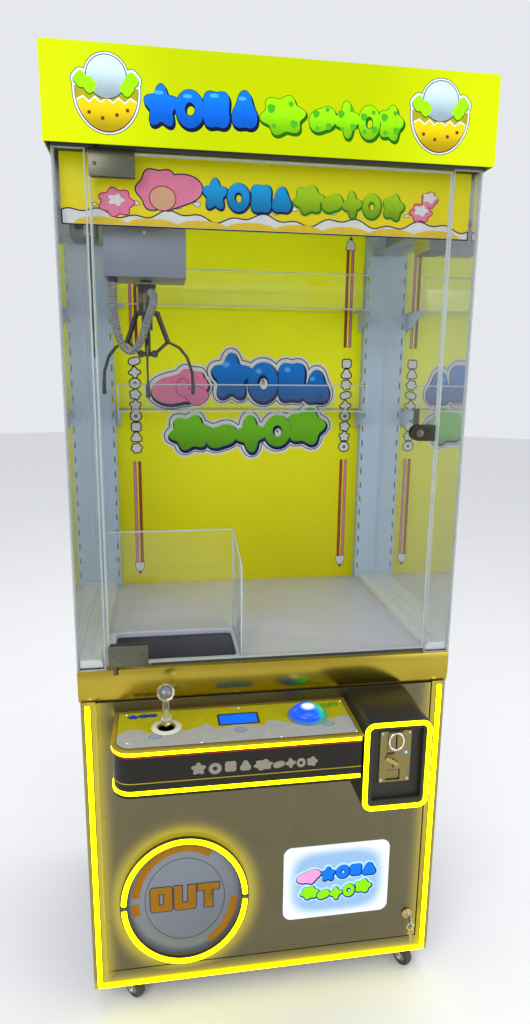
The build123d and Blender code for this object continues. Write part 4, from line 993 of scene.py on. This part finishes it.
# ---- posts, channels and header ----
# Perforated pale blue-grey posts at the back, white covers along the foot of the side panes,
# and black square tubes over the glass.
post_paint = coat("post_paint", (0.40, 0.50, 0.62), 0.42, mottle=0.06, grain=900, depth=0.12)
white_paint = coat("white_cover", (0.70, 0.71, 0.74), 0.4, mottle=0.05, grain=900, depth=0.15)
soften("rear_posts", 0.7, post_paint)
soften("side_channels", 1.2, white_paint)
soften("header_frame", 1.0, frame_black)
lamp_white = lit("cabinet_lamp", (0.95, 1.0, 0.97), 24.0)
part("cabinet_lamps", "cabinet", [
    (rod([(-325, 44, 1817), (325, 44, 1817)], 4.5), here, lamp_white),
    (flat([round_rect(664, 14, 2)], 2, 0, 0.4), lying(0, 44, 1821.6), white_paint)], slot="white_cover")


# ---- playfield, prize hole and clear guard ----
# A pale laminated board lies on the belt, with a square hole over the chute.
# The guard round the hole is two sides of bent clear acrylic, screwed to the board.
field, place = plain("playfield_laminate", Roughness=0.4)
speck, cloud = place.noise(420, 3), place.noise(5, 3)
((speck - 0.5) * 0.4 + cloud).blend((0.64, 0.63, 0.78), (0.76, 0.75, 0.90)).feed("Base Color")
soften("playfield_floor", 0.8, field)
acrylic = clear("acrylic_sheet", (0.92, 0.96, 0.97), 0.05, 0.9)
acrylic_edge = edge_glow("acrylic_edge", (0.80, 0.90, 0.92), 0.8)
soften("chute_guard", 0.5, acrylic, segments=1)
low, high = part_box("chute_guard")
gx, gy = high.x * 1000 - 2, [(v - front_y) * 1000 for v in (low.y, high.y)]
slope = [(gx, gy[0] + 1, 844), (gx, gy[0] + 1, 1030), (gx, gy[0] + 4, 1043), (gx, gy[0] + 14, 1049),
         (gx, gy[1] - 12, 1082.5), (gx, gy[1] - 2, 1082.5)]
guard_lines = [(slope, 1.9), ([(gx, gy[1] - 2, 1082.4), (low.x * 1000 + 2, gy[1] - 2, 1082.4)], 1.8),
               ([(gx, gy[1] - 2, 845), (gx, gy[1] - 2, 1082)], 1.6),
               ([(gx, gy[0] + 2, 844.8), (gx, gy[1] - 2, 844.8)], 1.7)]
part("guard_edge", "cabinet", [(rod(points, r, sides=2), here, acrylic_edge) for points, r in guard_lines],
     slot="acrylic")


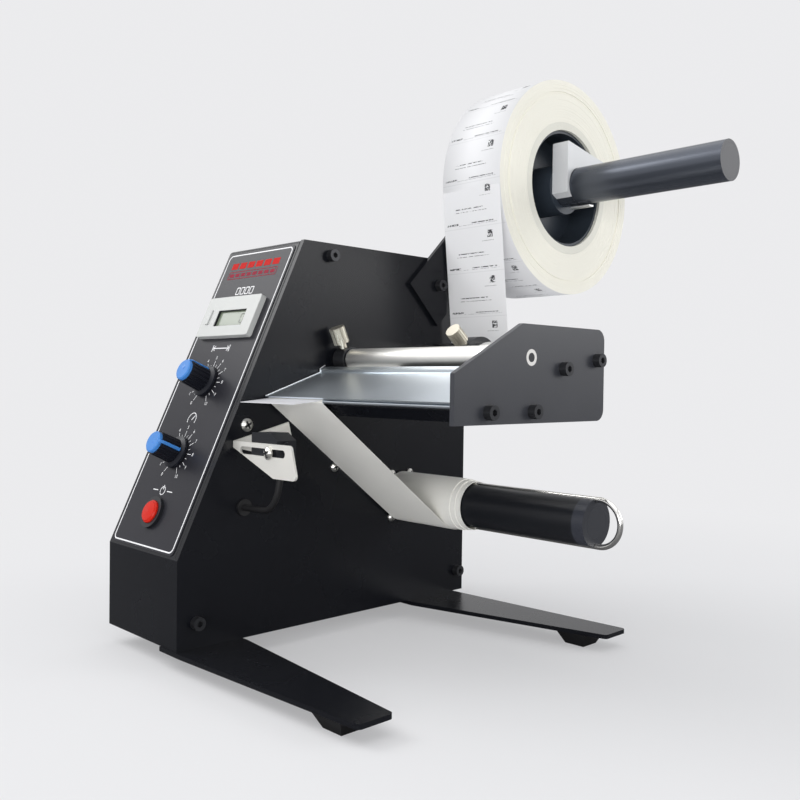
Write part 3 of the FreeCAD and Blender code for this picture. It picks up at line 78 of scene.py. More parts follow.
def newGroup(name, inputs, outputs):
    group = bpy.data.node_groups.new(name, "ShaderNodeTree")
    for label, kind, value in inputs:
        socket = group.interface.new_socket(label, in_out="INPUT", socket_type=kind)
        socket.default_value = value
    for label, kind in outputs:
        group.interface.new_socket(label, in_out="OUTPUT", socket_type=kind)
    return group, group.nodes.new("NodeGroupInput"), group.nodes.new("NodeGroupOutput")


def feed(tree, value, socket):
    """Links another node's output to a socket, or sets the socket to a number or a colour."""
    if isinstance(value, bpy.types.NodeSocket):
        tree.links.new(value, socket)
    else:
        socket.default_value = value


def mathNode(tree, operation, first, second=None):
    node = tree.nodes.new("ShaderNodeMath")
    node.operation = operation
    for socket, value in zip(node.inputs, (first, second)):
        if value is not None:
            feed(tree, value, socket)
    return node.outputs[0]


def objectPlace(tree):
    """A point's place in its piece's own coordinates."""
    return tree.nodes.new("ShaderNodeTexCoord").outputs["Object"]


def objectXYZ(tree):
    """The same place as three numbers."""
    split = tree.nodes.new("ShaderNodeSeparateXYZ")
    tree.links.new(objectPlace(tree), split.inputs[0])
    return split.outputs


def noiseAt(tree, place, scale, detail=2):
    """Noise at a place."""
    node = tree.nodes.new("ShaderNodeTexNoise")
    tree.links.new(place, node.inputs["Vector"])
    feed(tree, scale, node.inputs["Scale"])
    node.inputs["Detail"].default_value = detail
    return node.outputs["Fac"]


def bumpNormal(tree, height, depth):
    """The normal of a surface that is raised by up to depth, in metres."""
    bump = tree.nodes.new("ShaderNodeBump")
    feed(tree, depth, bump.inputs["Distance"])
    tree.links.new(height, bump.inputs["Height"])
    return bump.outputs["Normal"]


def mapRange(tree, value, before=(0.0, 1.0), after=(0.0, 1.0)):
    """A value that runs between the ends of before, mapped to the ends of after."""
    node = tree.nodes.new("ShaderNodeMapRange")
    for label, end in zip(("From Min", "From Max", "To Min", "To Max"), (*before, *after)):
        node.inputs[label].default_value = end
    tree.links.new(value, node.inputs["Value"])
    return node


def scaledColor(tree, color, factor):
    node = tree.nodes.new("ShaderNodeVectorMath")
    node.operation = "SCALE"
    tree.links.new(color, node.inputs[0])
    tree.links.new(factor, node.inputs["Scale"])
    return node.outputs[0]


def mixedColor(tree, factor, first, second):
    """The first colour where factor is 0, the second where it is 1."""
    mix = tree.nodes.new("ShaderNodeMix")
    mix.data_type = "RGBA"
    tree.links.new(factor, mix.inputs["Factor"])
    feed(tree, first, mix.inputs[6])
    feed(tree, second, mix.inputs[7])
    return mix.outputs[2]


def mixedShader(tree, factor, first, second):
    """The first shader where factor is 0, the second where it is 1."""
    mix = tree.nodes.new("ShaderNodeMixShader")
    for socket, value in zip(mix.inputs, (factor, first, second)):
        tree.links.new(value, socket)
    return mix.outputs[0]


# Slow stains and wear, in cycles to the metre
handlingScale = 26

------

• [Aim of the task]: Look over the listing above. Pick out and copy every line that includes "Write".

• [Response to the exercise]:
The build123d and Blender code for this object continues. Write part 4, from line 993 of scene.py on. This part finishes it.
Write part 3 of the FreeCAD and Blender code for this picture. It picks up at line 78 of scene.py. More parts follow.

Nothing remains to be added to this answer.